In fact, airfare prices came down after peaking in June and are now 5% cheaper than in October 2020.

Yet overall inflation is soaring, so something else must be going on, too.

Supply chain issues continue to mess with prices. Take used cars and trucks: While prices declined as the economy went into the recession, it is not the case that used cars and trucks became cheaper than they were in February 2020. In fact, they’ve never been more expensive.

The reasons for that hike are tied to the pandemic, to be sure. Supply is limited thanks to new car production being stymied by an ongoing chip shortage, people hanging onto their leases for longer and rental car companies—a major source of used cars—having fewer to unload after limiting their inventory when the pandemic struck. Plus people who put off buying cars last year are suddenly competing for automobiles today.

The Fed has warned the public over these and other supply-chain issues, saying it’ll take time for sectors of the economy to get back to normal. Once these kinks are worked out, the Fed asserts, inflation will stop growing so quickly. The problem is that these kinks will likely last for more than a year, rather than a few months.

Labor issues are another source of concern. Tens of millions of Americans lost their jobs (or left them voluntarily) during the Covid Recession, which resulted in a lot less stuff being produced. American bank accounts were buttressed with expanded unemployment insurance and direct stimulus, but those dollars were ultimately chasing fewer goods and services since fewer people were working.

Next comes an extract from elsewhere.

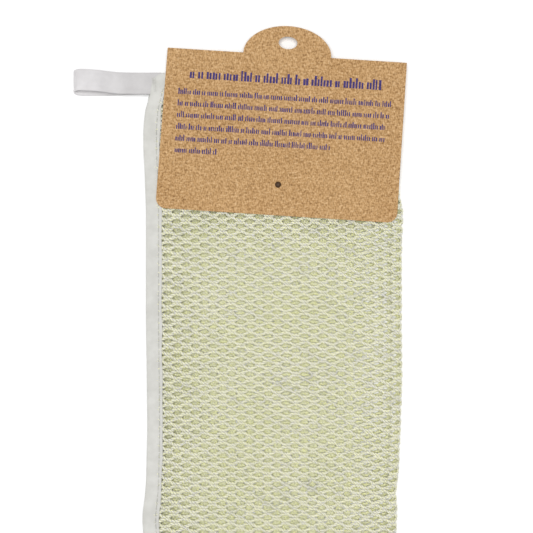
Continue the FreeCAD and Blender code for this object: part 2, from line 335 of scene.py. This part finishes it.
def woven_material(name, light, dark, rib, painted_light_span=None):
    """Plain woven tape: fine ribs, a little fuzz, faint soiling. The last argument is a stretch
    along X, in metres, over which painted light runs: a painted highlight at its start, fading to
    painted shade a little greyer at its end."""
    material, nodes, links, shader, where = node_material(name, 0.75, sheen=0.35, specular=0.2)
    tone = ramp(nodes, links, noise(nodes, links, where, 160, 3.0),
                [(0.35, dark), (0.65, light)])
    if painted_light_span:
        split = nodes.new("ShaderNodeSeparateXYZ")
        links.new(where, split.inputs[0])
        along = nodes.new("ShaderNodeMapRange")
        along.inputs["From Min"].default_value = painted_light_span[0]
        along.inputs["From Max"].default_value = painted_light_span[1]
        links.new(split.outputs["X"], along.inputs["Value"])
        # painted light: brighter than the tape at the stretch's start, a little greyer at its end
        painted_light_ramp = ramp(nodes, links, along.outputs["Result"],
                    [(0.0, (1.14, 1.14, 1.14)), (0.4, (1.02, 1.02, 1.02)),
                     (1.0, (0.90, 0.90, 0.89))])
        tone = mix(nodes, links, tone, painted_light_ramp, 1.0, "MULTIPLY")
    links.new(tone, shader.inputs["Base Color"])
    weave = nodes.new("ShaderNodeTexWave")
    weave.wave_type = "BANDS"
    weave.bands_direction = "DIAGONAL"
    weave.inputs["Scale"].default_value = rib
    weave.inputs["Distortion"].default_value = 0.6
    links.new(where, weave.inputs["Vector"])
    fuzz = noise(nodes, links, where, 1800)
    ribs_and_fuzz = mix(nodes, links, weave.outputs["Color"], fuzz, 0.5)
    bump(nodes, links, shader, ribs_and_fuzz, 0.00012, 0.7)
    return material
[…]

Businesses, meanwhile, have had a difficult time throughout 2021 hiring enough workers to satisfy demand, and the labor-force participation rate is 1.7 percentage points lower than before the pandemic.

Should You Be Worried About High Inflation?

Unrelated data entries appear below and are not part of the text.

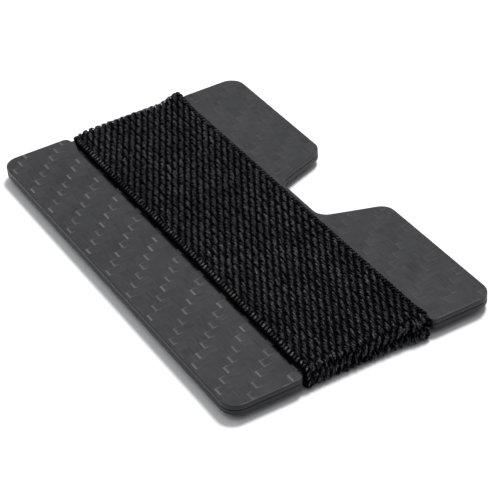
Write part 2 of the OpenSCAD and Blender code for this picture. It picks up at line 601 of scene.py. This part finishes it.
def add_warp_set(which, material):
    """Every third yarn of the band: one of the three sets that the weave lifts in turn."""
    rng = random.Random(40 + which)
    face_level = BAND_T - YARN_HALF_T
    repeat = LOOP / FLOAT_REPEATS
    share = FLOAT_SHARE + (MIDDLE_EXTRA if which == 1 else 0)
    points, faces, shades = [], [], []
    for column in range(BAND_COLUMNS):
        column_y = BAND_MID_Y + (column - (BAND_COLUMNS - 1) / 2) * BAND_COLUMN
        yarn_y = column_y + (1 - which) * YARN_PITCH
        shift = -column * COLUMN_SHIFT + which * repeat * FLOAT_STAGGER + repeat * FLOAT_SHARE / 2
        # the column beside the swollen edge gets a painted shadow
        furrow = FURROW_PAINTED_SHADOW if column == 0 else 1.0
        faces += renumbered(closed_tube(FLOAT_REPEATS * RINGS_PER_REPEAT, YARN_SIDES), len(points))
        chances = [float_chances(rng) for _ in range(FLOAT_REPEATS)]
        for station in range(FLOAT_REPEATS * RINGS_PER_REPEAT):
            cell, step = divmod(station, RINGS_PER_REPEAT)
            side, sink, wide, slip, bright = chances[cell]
            u = (step + 0.5) / RINGS_PER_REPEAT
            lift, swing = float_profile(u, share)
            ease = max(0.0, lift)
            if lift > 0:
                height = WEFT_LEVEL + (face_level - WEFT_LEVEL) * lift + sink * ease
            else:
                height = WEFT_LEVEL + (WEFT_LEVEL - DEEP_LEVEL) * lift
            along = (cell + u - share / 2) * repeat + shift + slip * ease
            far = near_end(along % LOOP, LOOP - END_AT, 1.5)
            # near leads the painted light on the +X end
            near = near_end(along % LOOP, END_AT, 0.0)
            loose = near_end(along % LOOP, END_AT, 1.5)
            height = face_level - (face_level - height) * (1 - FAR_FLATTENING * far)
            along += (LOOSE_SLIP * slip * ease - LOOSE_STAGGER * which * repeat) * loose
            rough = 1 + LOOSE_ROUGH * loose
            # each float slants towards the next one of its rib, and swings back underneath
            y = yarn_y + side * ease + FLOAT_SLANT * swing
            y += rng.uniform(-YARN_WANDER, YARN_WANDER) * rough
            knob = 0.95 + rng.uniform(-YARN_KNOBS, YARN_KNOBS) * rough
            # painted glints: each ring is made brighter or darker at random
            glint = 0.95 + rng.uniform(-YARN_GLINTS, YARN_GLINTS) * rough
            width = YARN_HALF_W * (0.70 + 0.30 * ease) * wide * knob
            thick = YARN_HALF_T * (0.80 + 0.20 * ease)
            for k in range(YARN_SIDES):
                angle = 2 * math.pi * k / YARN_SIDES + math.pi / 2
                out, up = math.cos(angle), math.sin(angle)
                points.append(loop_point(along, y + width * out, height + thick * up))
                # the yarn's painted shade and highlight, its painted glints, the furrow's painted shadow
                # and the painted light on the +X end
                shades.append(yarn_shade(lift, up) * bright * glint * furrow * (1 + END_PAINTED_LIGHT * near))
    return make_piece("band_warp_yarns_" + "abc"[which], points, faces, material, shades=shades)


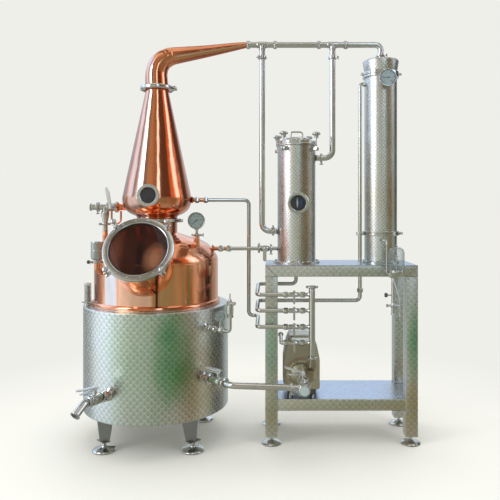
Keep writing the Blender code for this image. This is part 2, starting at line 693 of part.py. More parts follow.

There was only supposed to be a transitory period of high inflation, according to the Fed. Supply chains and businesses just needed a little bit of time to work out the knots involved in reopening the global economy. While the specific definition of “transitory” wasn’t firmly established, it was talked about in terms of months; things would get back to normal by the end of the summer or perhaps into the winter.

Now we know that “transitory” is much longer than that. Moreover, high prices aren’t specific to cars or air travel. Food, shelter and energy prices have shot through the rough.

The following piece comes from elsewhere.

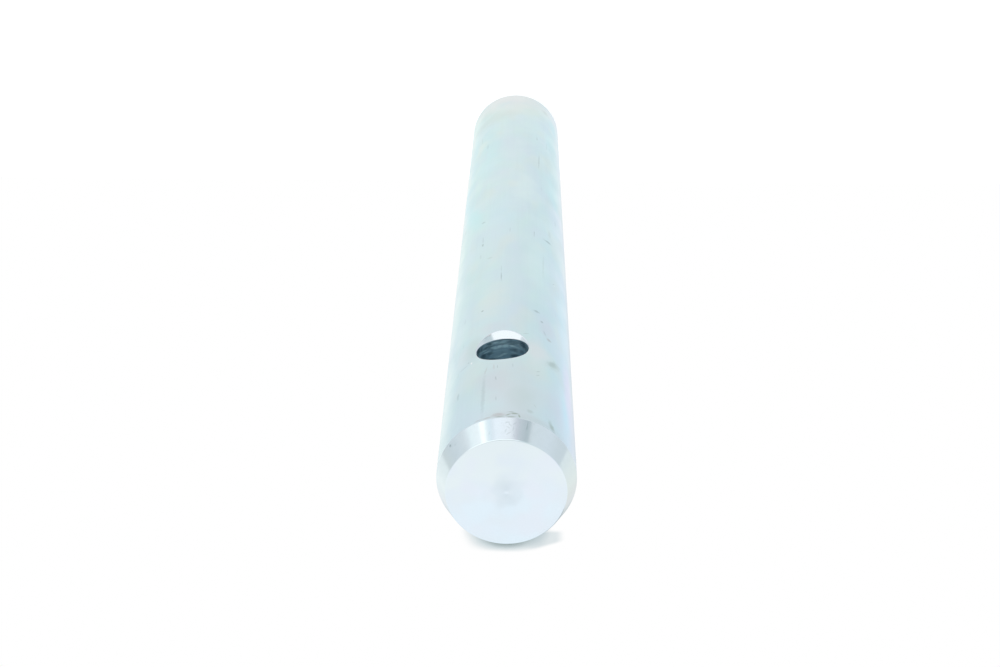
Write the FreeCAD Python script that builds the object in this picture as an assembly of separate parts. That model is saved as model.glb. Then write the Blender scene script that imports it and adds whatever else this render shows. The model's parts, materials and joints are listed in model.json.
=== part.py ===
"""Pivot pin: a plain round steel bar with a long lead-in chamfer at each end, and one
countersunk hole drilled right across it near one end, for the bolt that keeps it in place.

Millimetres. The pin stands on its plain end: +Z runs up the pin to the end with the cross
hole, the origin is the centre of the face that it stands on, and the cross hole lies along Y.
"""

import FreeCAD
import Part
import math
import os

# The bar
PIN_DIAMETER = 30.0
PIN_LENGTH = 245.0

# The turned lead-in at each end: a shallow cone, with its two edges lightly broken
LEAD_IN_LENGTH = 5.4
LEAD_IN_ANGLE = 22.0
FACE_EDGE_BREAK = 0.25
SHANK_EDGE_BREAK = 0.6

# The cross hole: drilled through the pin's axis, and countersunk at both mouths
CROSS_HOLE_DIAMETER = 12.0
CROSS_HOLE_FROM_END = 40.0
COUNTERSINK_DEPTH = 1.5
COUNTERSINK_INCLUDED_ANGLE = 90.0

# How far a cutting tool runs past the surface that it cuts
TOOL_OVERRUN = 5.0

PARTS_FOLDER = "parts"
NODE_NAME = "pivot_pin"

PIN_RADIUS = PIN_DIAMETER / 2
FACE_RADIUS = PIN_RADIUS - LEAD_IN_LENGTH * math.tan(math.radians(LEAD_IN_ANGLE))
CROSS_HOLE_RADIUS = CROSS_HOLE_DIAMETER / 2
CROSS_HOLE_HEIGHT = PIN_LENGTH - CROSS_HOLE_FROM_END
PIN_AXIS = FreeCAD.Vector(0, 0, 1)
FRONT = FreeCAD.Vector(0, -1, 0)
BACK = FreeCAD.Vector(0, 1, 0)


def turned_blank():
    """The bar as it leaves the lathe: half its section, turned once about the pin's axis."""
    half_section = [
        (0, 0),
        (FACE_RADIUS, 0),
        (PIN_RADIUS, LEAD_IN_LENGTH),
        (PIN_RADIUS, PIN_LENGTH - LEAD_IN_LENGTH),
        (FACE_RADIUS, PIN_LENGTH),
        (0, PIN_LENGTH),
    ]
    points = [FreeCAD.Vector(radius, 0, height) for radius, height in half_section]
    outline = Part.makePolygon(points + points[:1])
    return Part.Face(outline).revolve(FreeCAD.Vector(0, 0, 0), PIN_AXIS, 360)


def rings_of_radius(solid, radius):
    """The full circles of that radius about the pin's axis among the solid's edges."""
    found = []
    for edge in solid.Edges:
        is_ring = isinstance(edge.Curve, Part.Circle) and edge.isClosed()
        if is_ring and math.isclose(edge.Curve.Radius, radius, abs_tol=1e-6):
            found.append(edge)
    return found


def break_edges(blank):
    """Rounds the rim of both end faces, and the line where each lead-in meets the shank."""
    rounded = blank.makeFillet(SHANK_EDGE_BREAK, rings_of_radius(blank, PIN_RADIUS))
    return rounded.makeFillet(FACE_EDGE_BREAK, rings_of_radius(rounded, FACE_RADIUS))


def cross_drill():
    """The drill's path, right through the pin and past it on both sides."""
    start = FreeCAD.Vector(0, -PIN_RADIUS - TOOL_OVERRUN, CROSS_HOLE_HEIGHT)
    return Part.makeCylinder(CROSS_HOLE_RADIUS, 2 * (PIN_RADIUS + TOOL_OVERRUN), start, BACK)


def countersink(outward):
    """The countersinking tool at one mouth: a cone that widens outward from the drilled wall."""
    seat = FreeCAD.Vector(0, 0, CROSS_HOLE_HEIGHT) + outward * (PIN_RADIUS - COUNTERSINK_DEPTH)
    height = COUNTERSINK_DEPTH + TOOL_OVERRUN
    flare = height * math.tan(math.radians(COUNTERSINK_INCLUDED_ANGLE / 2))
    return Part.makeCone(CROSS_HOLE_RADIUS, CROSS_HOLE_RADIUS + flare, height, seat, outward)


def pivot_pin():
    """The finished pin, one solid."""
    cutters = [cross_drill(), countersink(FRONT), countersink(BACK)]
    drilled = break_edges(turned_blank()).cut(cutters)
    (solid,) = drilled.removeSplitter().Solids
    return solid


def main():
    """Writes the pin's STEP file and prints its main figures."""
    os.makedirs(PARTS_FOLDER, exist_ok=True)
    pin = pivot_pin()
    pin.exportStep(os.path.join(PARTS_FOLDER, NODE_NAME + ".step"))
    print(
        f"{NODE_NAME}: valid {pin.isValid()}, {len(pin.Faces)} faces, "
        f"{pin.Volume:.1f} mm3, face diameter {2 * FACE_RADIUS:.2f} mm"
    )


main()
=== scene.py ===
"""Looks of the pivot pin: a drawn steel bar with a bright, faintly blue zinc plate.

The pin is one piece of metal, so it is one piece here too. Its skin is made from the turned outline
and the drilled cross hole, with a finish for each way that the metal was worked: the drawn shank,
the turned lead-ins, the faced ends, the countersinks and the drilled bore.

Metres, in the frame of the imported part: the pin stands on its plain end, with +Z up its axis and the
cross hole along Y, near the top.
"""

import json
import logging
import math
from dataclasses import dataclass, field
from enum import Enum, IntEnum
from functools import reduce

import bpy
import numpy as np
from mathutils import Matrix, Vector


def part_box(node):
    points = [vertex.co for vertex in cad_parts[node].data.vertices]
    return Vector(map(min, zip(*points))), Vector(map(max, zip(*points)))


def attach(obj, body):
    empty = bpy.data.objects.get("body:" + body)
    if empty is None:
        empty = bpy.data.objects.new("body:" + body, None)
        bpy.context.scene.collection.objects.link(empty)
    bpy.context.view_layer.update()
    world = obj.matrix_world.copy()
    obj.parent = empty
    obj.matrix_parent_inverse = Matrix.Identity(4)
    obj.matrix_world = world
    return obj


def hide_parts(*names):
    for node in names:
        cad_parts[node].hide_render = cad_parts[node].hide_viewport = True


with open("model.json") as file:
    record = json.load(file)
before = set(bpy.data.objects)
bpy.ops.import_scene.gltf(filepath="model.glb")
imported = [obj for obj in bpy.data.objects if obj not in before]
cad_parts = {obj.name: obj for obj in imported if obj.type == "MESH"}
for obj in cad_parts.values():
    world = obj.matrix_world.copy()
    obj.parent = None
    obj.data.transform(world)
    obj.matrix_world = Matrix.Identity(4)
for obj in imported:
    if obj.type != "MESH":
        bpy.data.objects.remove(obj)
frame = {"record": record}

MM = 0.001
PER_MM = (1 / MM,) * 3
PIN_NODE = "pivot_pin"
PIN_BODY = "root"
WELD = 1e-7
FACETS = 256
FINE_RAGGEDNESS = 0.9
WHITE = (1.0, 1.0, 1.0)

Triple = tuple[float, float, float]
Colour = Triple
Stop = tuple[float, Colour]
Socket = bpy.types.NodeSocket
Outputs = bpy.types.bpy_prop_collection
Feed = Socket | float | tuple[float, ...]
Edge = tuple[Feed, float, float]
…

That’s one reason why the University of Michigan Consumer Sentiment gauge has dropped to the lows seen right after Covid-19 started spreading across the country.

The Fed recently announced that it will buy fewer bonds over time, which should take some of the rocket fuel out of the economy. But with the labor market not yet recovered from its pandemic losses, it will be a while before the Fed hikes interest rates, a typical maneuver used when inflation runs hot.

But it’s not clear that there’s a monetary policy solution to this inflationary moment.

“The Federal Reserve is starting to taper its stimulus and might be forced to hike interest rates sooner due to rising inflation, but rate hikes might not be enough to reverse inflation because the sources of inflation involve supply chain bottlenecks and fiscal spending, which are two areas that the Federal Reserve doesn’t control,” said Nancy Davis, founder of Quadratic Capital Management.

Consumers, then, will likely have to face higher prices for longer than anticipated, and investors will have to hope the Fed doesn’t raise interest rates more quickly than expected, thereby spooking markets.

Everyone is now left wondering just how transitory this transitory inflation spike is and how long average Americans will stomach it.